そのために、サイト売上を店に付けたりしないで、1店舗としての扱いで、自らの事業での売上、利益拡大に向かうべきでしょう。

百貨店EC事業のビジョン
現在の百貨店EC事業は、ビジョンを明確に設定できないで、目先の枝葉末節の手法論に惑わされています。本来の百貨店EC事業の将来像を仮説でも設定し、目的、目標、あるべき姿、方向性、スケジュールを適正に設定し、誰が、何を、いつまでに、どの様に、どのくらい実践していくのかが必要不可欠です。また、マーケットに変化があれば、お客様の出した答えが本来の姿なので、それを真摯に受け止め、柔軟に対応し修正できうる行動が求められています。
常に儲かるか否かの軸を持ち、投資に対する効果計測を併行しながら、お客様の潜在需要を掘り起こし、「お客様に提案を」という軸でリードできるサイト構築が、本来の百貨店EC事業の在り方ではないでしょうか?

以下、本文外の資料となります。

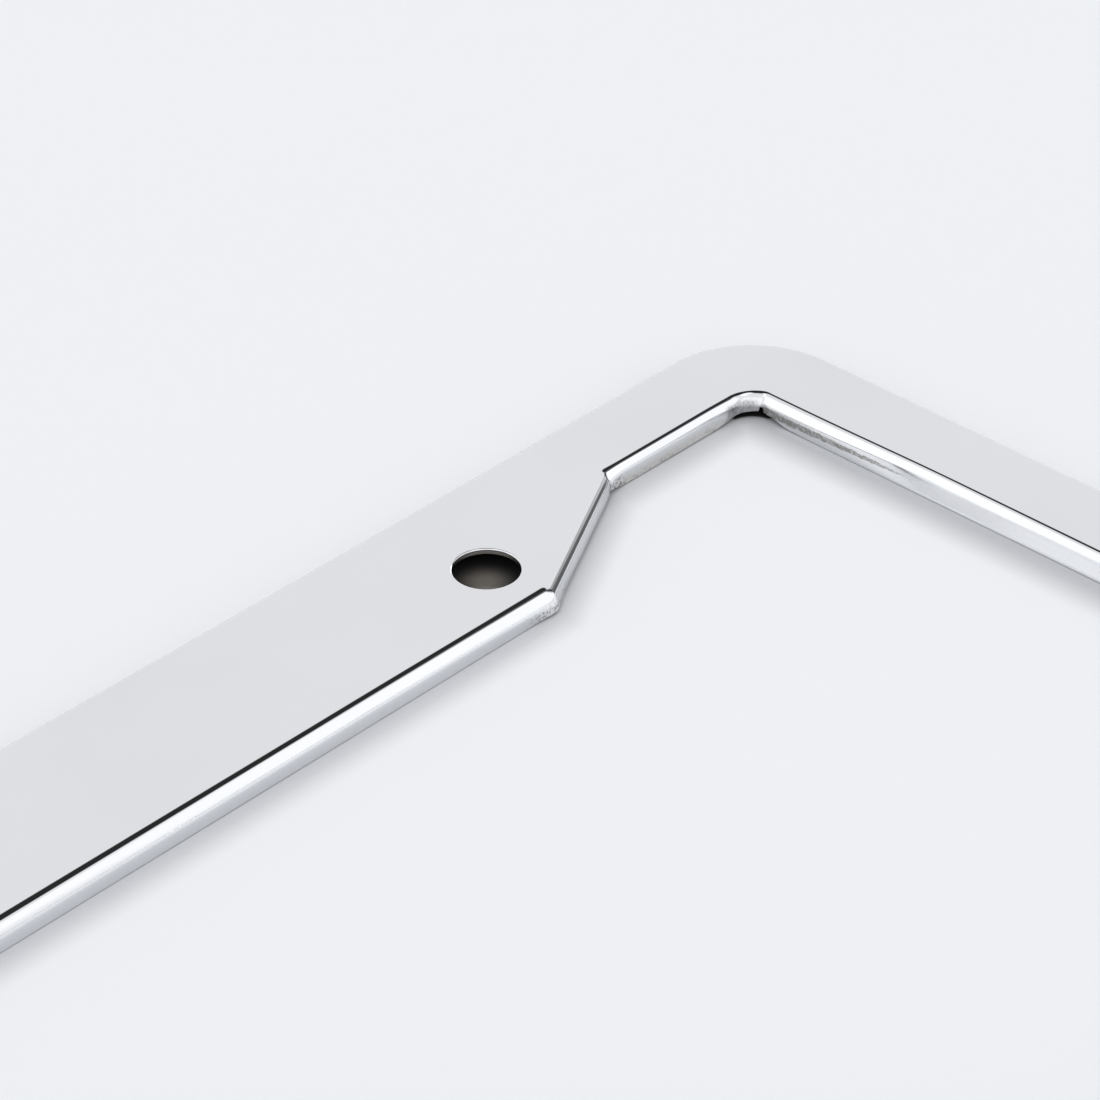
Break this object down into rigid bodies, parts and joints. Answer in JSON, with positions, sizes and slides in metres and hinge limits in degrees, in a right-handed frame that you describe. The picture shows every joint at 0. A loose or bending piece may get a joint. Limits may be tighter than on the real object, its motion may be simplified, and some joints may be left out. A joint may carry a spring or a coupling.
{
  "type": "number plate holder",
  "caption": "Number plate frame pressed from polished sheet steel: folded inner and outer edges, wide middle rails that step in beside the corners, and bolt holes in the top rail.",
  "frame": {"origin": "bottom centre of the bounding box: the middle of the plane that both flanges stand on", "axes": "+X along the length of the frame, +Y towards the rail with the bolt holes, +Z out of the polished face"},
  "size_m": [0.311, 0.16, 0.0032],
  "materials": {
    "polished_steel": "mirror polished stainless steel"
  },
  "bodies": {
    "root": {"plate_frame": "polished_steel"}
  },
  "joints": []
}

売場(リアルも画面も紙面も)以外にはヒントとマネーが落ちていないのですから、常に現場でお客様目線にて、ヒントを見つけるプロの技の知力(気付き)と、それを拾う体力(実行力)を身につける事が、百貨店を維持向上させていく重要なファクターなのです。
マーケットはブルーオーシャンなのですから、マーケティング力とマーチャンダイジング力、それをお客様にお伝えするプロモーション力、そしてマネージメント力のバランスの良い構築が必要です。